Common implementation risks
- Unclear ownership between finance, operations, procurement, and IT
- Inconsistent cost code structures across business units
- Weak subcontract and vendor master data governance
- Limited field-user involvement in workflow design
- Too many customizations to preserve legacy habits
- Insufficient testing of mobile, offline, and site receiving scenarios
- Reporting expectations set before transaction workflows are stabilized
Executive guidance for scaling construction ERP workflows
For CIOs, CFOs, COOs, and construction executives, the priority is to treat ERP workflow design as an operating model program. Start with a small number of enterprise standards that matter most: cost coding, commitment control, field capture, change management, and reporting definitions.
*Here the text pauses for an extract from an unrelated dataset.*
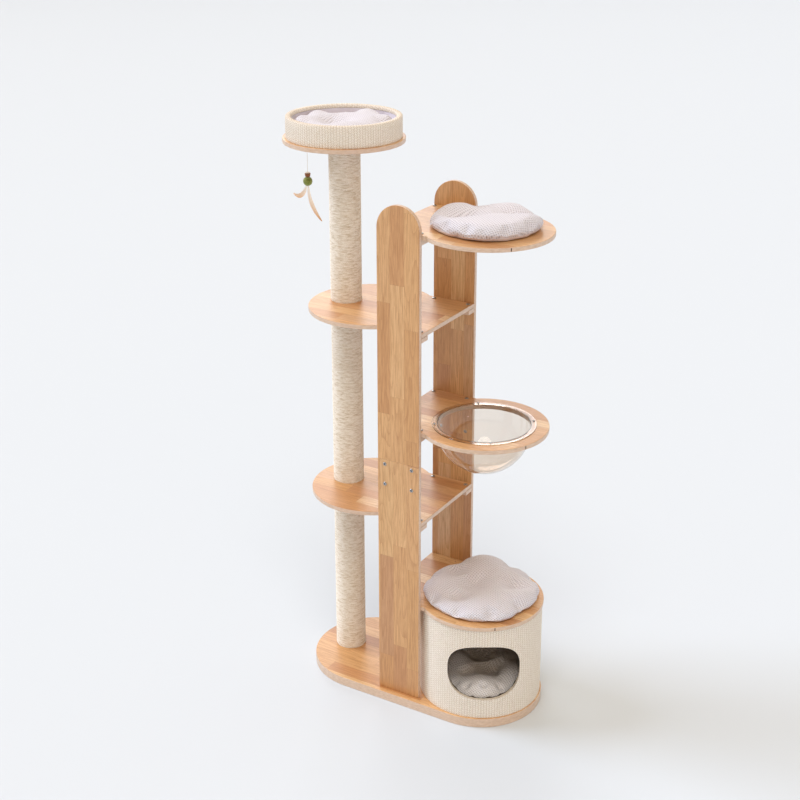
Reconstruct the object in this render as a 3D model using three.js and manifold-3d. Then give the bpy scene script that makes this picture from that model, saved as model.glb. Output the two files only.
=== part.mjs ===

Then allow limited business-unit variation only where it reflects real delivery differences rather than historical preference.
Sequence implementation around operational value. Many firms get faster returns by first improving procurement-to-commitment visibility, field time capture, and project cost reporting before expanding into advanced inventory, equipment, or AI-driven analytics. This phased approach reduces disruption and gives project teams time to adapt.
AI and automation should be applied selectively. In construction ERP, the most practical uses are invoice data extraction, anomaly detection in cost postings, predictive alerts for procurement delays, and assistance with coding recommendations based on historical patterns. These tools can reduce administrative effort, but they should support controlled workflows rather than replace project accountability.
The long-term objective is not simply digitization. It is a construction operating environment where procurement, job costing, and field execution share the same source of truth. When workflows are designed well, project teams can act faster, finance can close with fewer adjustments, and executives can make decisions based on current project conditions rather than delayed reconciliations.